Making the Connection

It may sound too simple, or even redundant, but to bridge the gap between mind and body in your movements, the first step is to simply place the center of attention on the limb you are moving. When practicing this, never move without purpose. Extend your palm forward, then move your arm outwards to the side, but perform these actions slowly and deliberately.
Attempt to "extend" your mind, or awareness, into the limb as you do this. Associate with it. When performing this action, tense your muscles and move as if pushing against an invisible force. This creates the necessary mental dynamic. Remember to breathe deeply and evenly while performing these exercises, as it is deceptively simple to tire yourself by doing them.
Allow your consciousness to "sink" into the limb you are moving, in this case, your hand.
This simple technique will teach you how to "feel" the flow of your own kinetic energy chain, which we can also call your chi / ki. Continue to move your hands in such a fashion, and occasionally increase the tension, or performing a quick darting action, to test if you can feel the resistance of the air, or simply to get more input from your body. You can learn quite a bit about yourself when you make the mind-body connection. Allow feelings and impressions from your limbs to teach you how to better move and flow.

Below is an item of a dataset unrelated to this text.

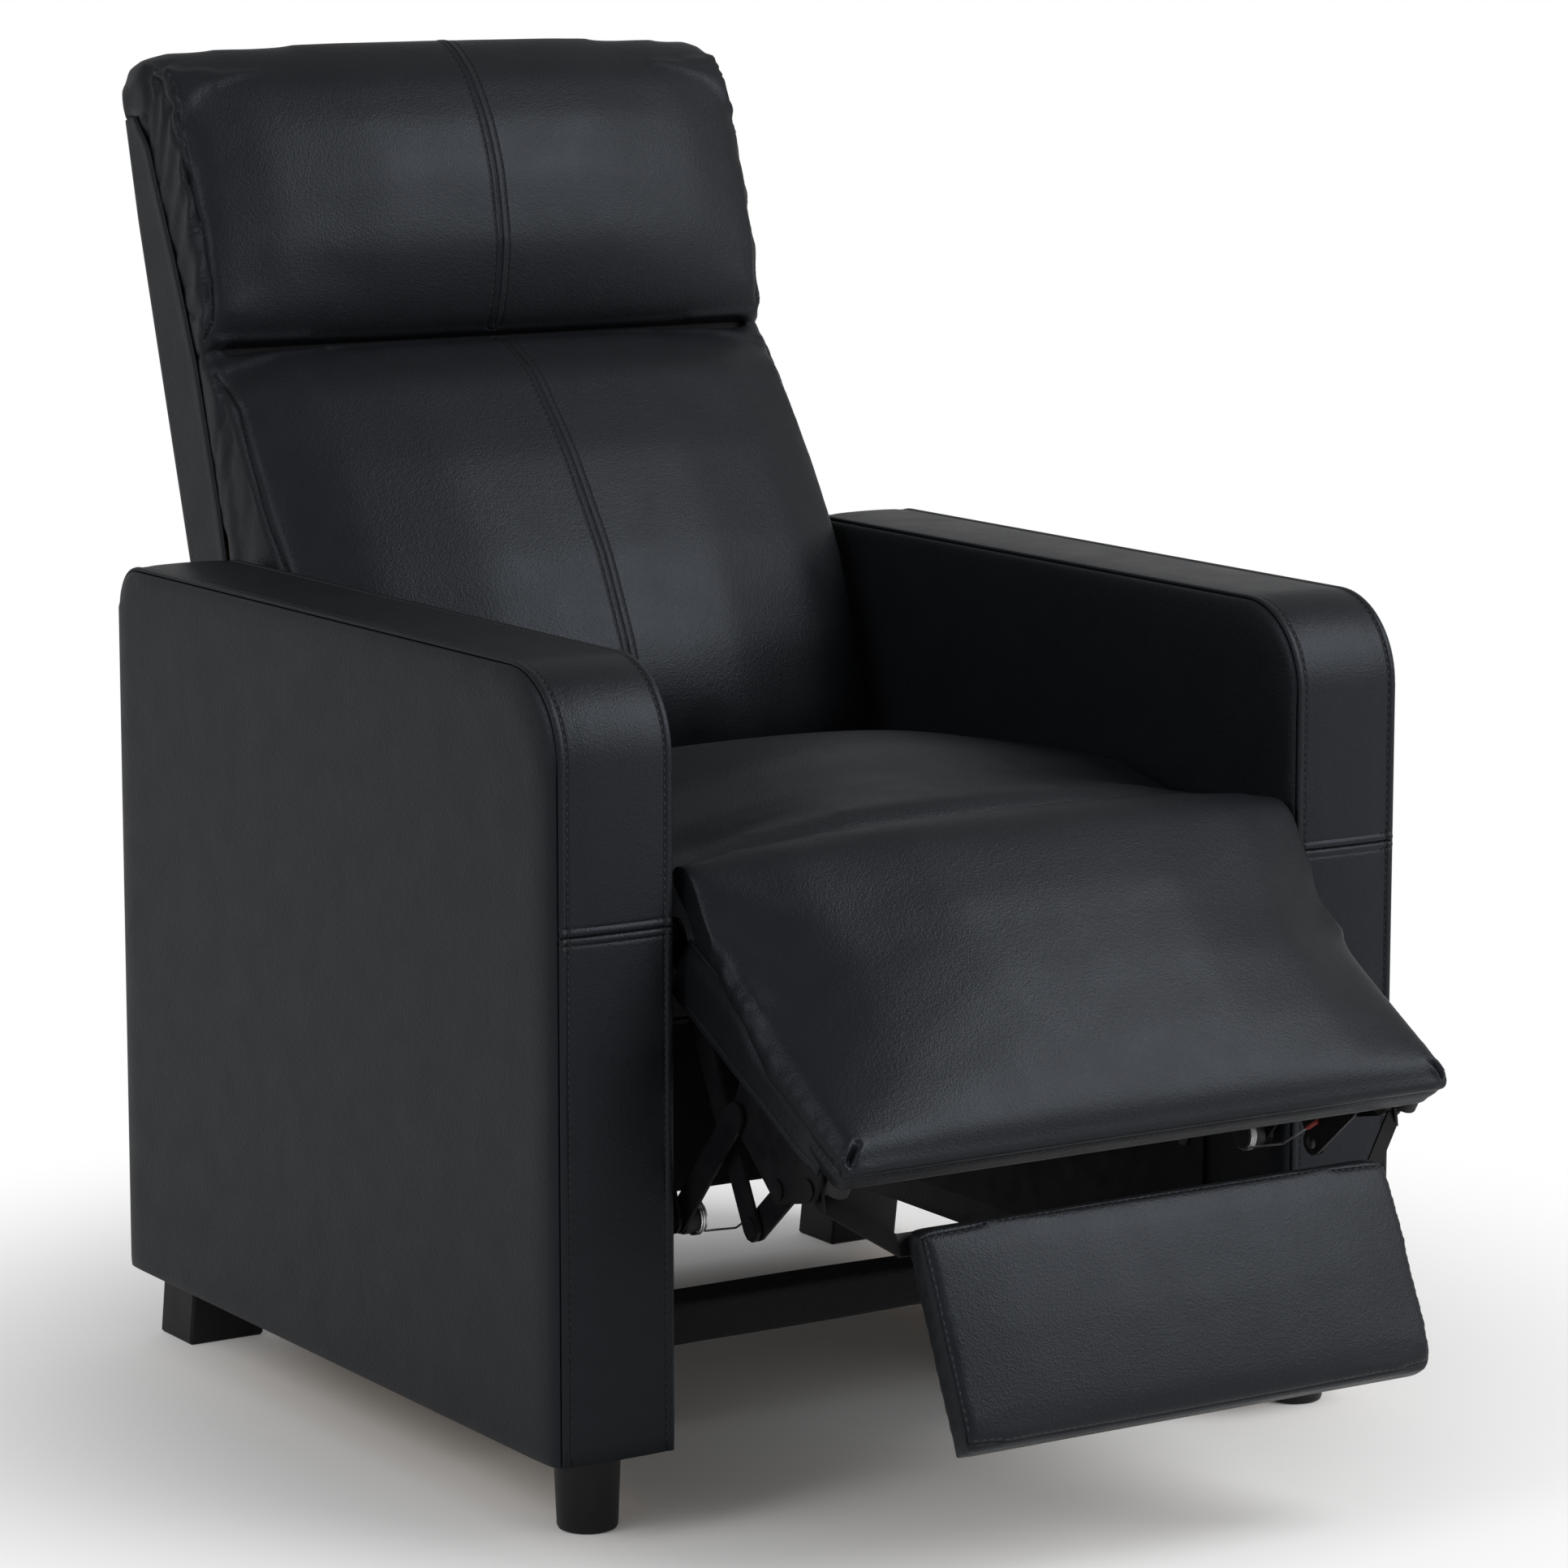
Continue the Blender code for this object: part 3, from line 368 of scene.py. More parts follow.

The video here displays concentrated movement in Tai Chi. This is a simple exercise that greatly enhances anyone's ability to "feel" the flow of their own energy, which is the ultimate goal of all concentrated movements exercises.
It helps to enter an almost meditative state while performing concentrated movement. Get in the habit of "feeling" the movement rather than seeing it with your eyes. Know where the locality of your limb is by feeling it. Our eyes are marvelous, but they can only ever pick up data so fast. Our minds process data much faster by raw impression. Martial artists use this fact to their advantage, by doing as much "seeing" as possible with the mind. This is another one of the ultimate goals of practicing this, the development of your intuitive sight and reaction time independent of "seeing" stimuli.

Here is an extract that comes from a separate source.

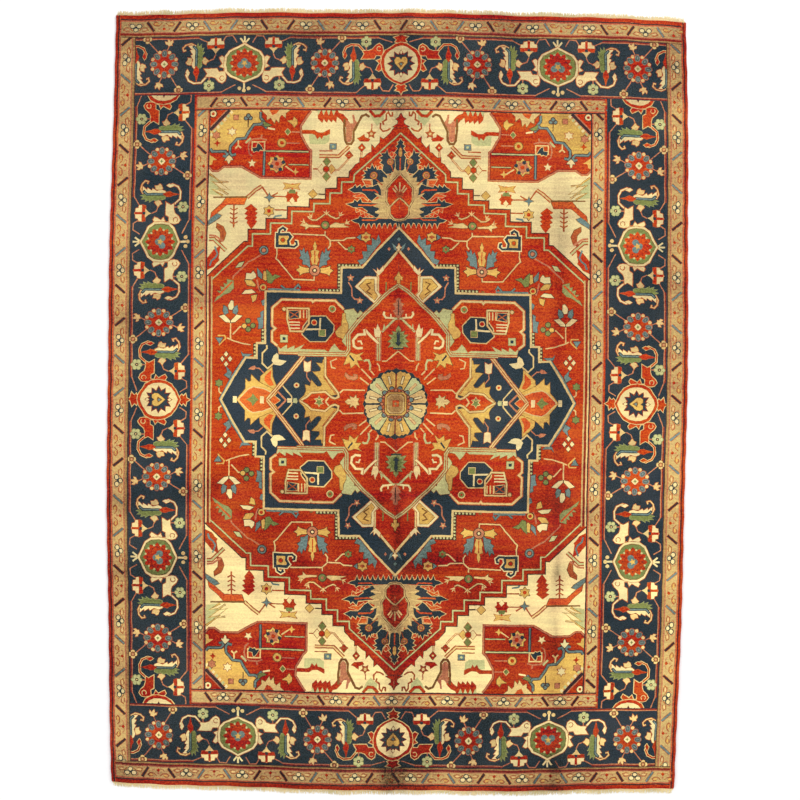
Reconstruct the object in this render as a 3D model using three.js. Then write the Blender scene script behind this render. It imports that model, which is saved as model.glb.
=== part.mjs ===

Over time you will rely less on conventional senses when it matters most, which is good. You want to have split-second reaction time, as animals do. These exercises were developed to reconstruct the bridge between mind and body that we have lost as a species.

Strength Comes With Flow

Experiment with various kinds of movements. As you do this, you'll find yourself wanting to perform increasingly more exotic hand movements, and this is good. You are just following the energy, which often moves in ways that appear strange, since it's not something we often see. Tai chi, and similar flow-based exercises, are akin to a "dance," in that they are more about feeling and rhythm than physical practicality, at least to the untrained eye.
Remember, since your actual striking strength comes from the flow of kinetic energy, and not muscle mass or physical speed, you will be using these apparently "bizarre" body movements to your advantage. If you've ever wondered what the point of them in martial arts is, well now you know. It's all about creating a sort of chain with the latent energy that is inside of you. If flowing in a certain way, the force created by your muscles working in sync throughout your body in a certain rhythm enables you to multiply what strength you might possess. The ability to associate your mind with the striking limb helps in this regard, because the coordinated movement has a more dramatic impact than the haphazard flailing of limbs.
Once you begin to feel comfortable doing basic concentrated movement exercises, you can move on to slightly more advanced variations, which focus on breathwork and the true movement of kinetic energy inside of the body.
Take for instance this short instruction on basic breathwork as it applies to concentrated movement in martial arts. The key to this is allowing your mind to associate with your limbs. Put another way, allow your mind to go blank, and only "feel." Feel the movements, feel the breath, but do not make any attempt at conscious thought or deliberate on movement. Allow your mind-body connection to do the heavy lifting here. This kind of energy work in conjunction with basic concentrated movement, will amplify your ability to react on a dime and direct your body exactly how you want it in the heat of the moment.